Mas se for em 2011, já vai ser a Dilma". As ações de Lula foram bastante
efetivas. Na medida em que ele foi apresentando Dilma ao eleitorado, ela foi
aumentando a intenção de voto.
Faz sentido que os políticos se preparem com
antecedência para aquela que é a mais importante eleição. Exatamente por isso,
todas as manobras políticas, testes de nomes, busca de espaço, aumento de
"recall" nacional - e assim por diante - são iniciados com mais de um
ano de antecedência.
Isso ocorre independentemente de ser PT ou PSDB, de
ser esquerda ou direita. É um comportamento racional diante da estrutura de
incentivos que organiza a disputa presidencial. Tome-se o caso de Eduardo
Campos. Se ele realmente decidir ser candidato, suas chances de ser competitivo
dependem de agir desde já: tentar tornar-se mais conhecido, buscar apoios fora
de seu partido, posicionar-se publicamente contra o governo. Nada disso será
eficaz se for deixado para a última hora.

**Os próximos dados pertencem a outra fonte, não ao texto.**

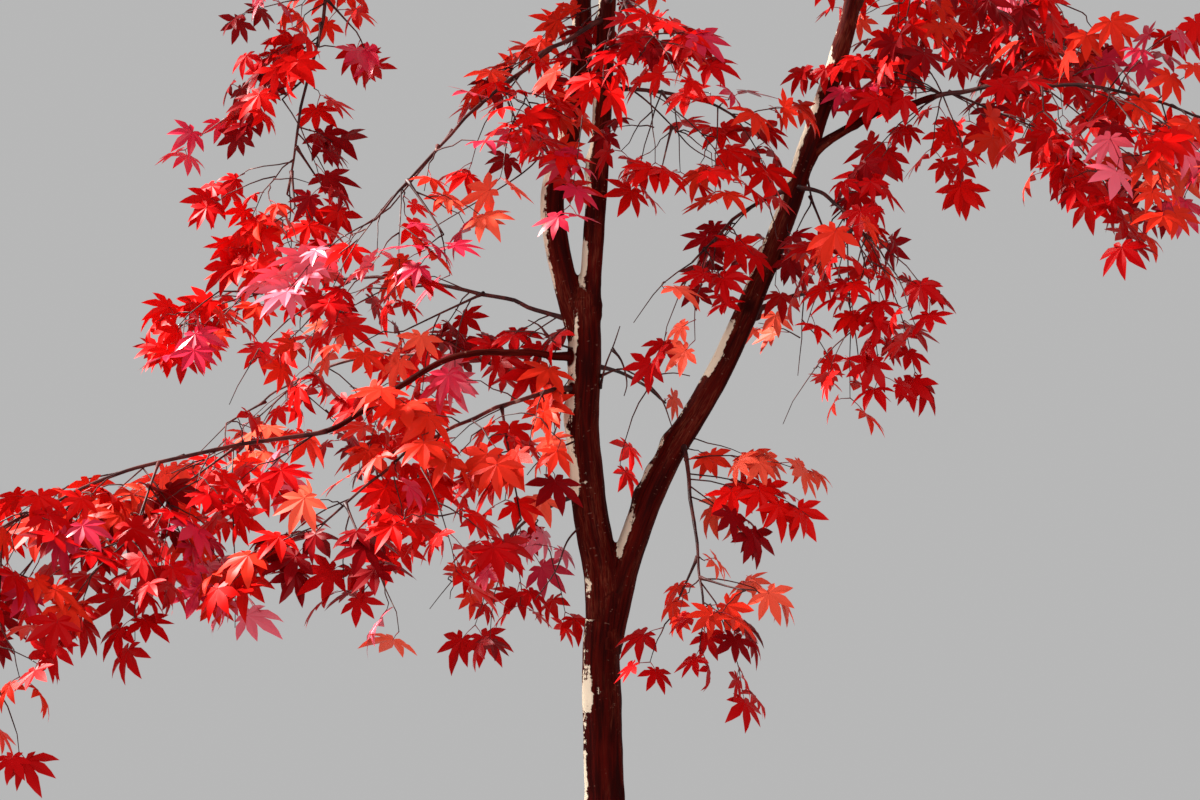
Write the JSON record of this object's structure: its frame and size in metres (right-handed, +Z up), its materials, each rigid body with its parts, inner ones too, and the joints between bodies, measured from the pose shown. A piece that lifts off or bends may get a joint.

O que não faz o menor sentido é o espanto de muitos
analistas com a antecipação da disputa agora em 2013. Isso sempre foi assim e
provavelmente sempre será. Antecipar a disputa presidencial faz todo sentido,
como também faz sentido condicionar as ações de governo ao calendário
eleitoral. Do ponto de vista dos políticos, fazer o oposto disto seria a mais
completa irresponsabilidade.
Muitos dos que acham que um governo não deveria se
submeter ao calendário eleitoral são, na verdade, autoritários. Somente em uma
ditadura isso é possível. Em se tratando de eleição, cabe aos políticos fazer
política e nada é mais genuinamente político do que organizar a aliança em
torno de um candidato a presidente.
Alberto Carlos Almeida, sociólogo, é
diretor do Instituto Análise e autor de "A Cabeça do Brasileiro".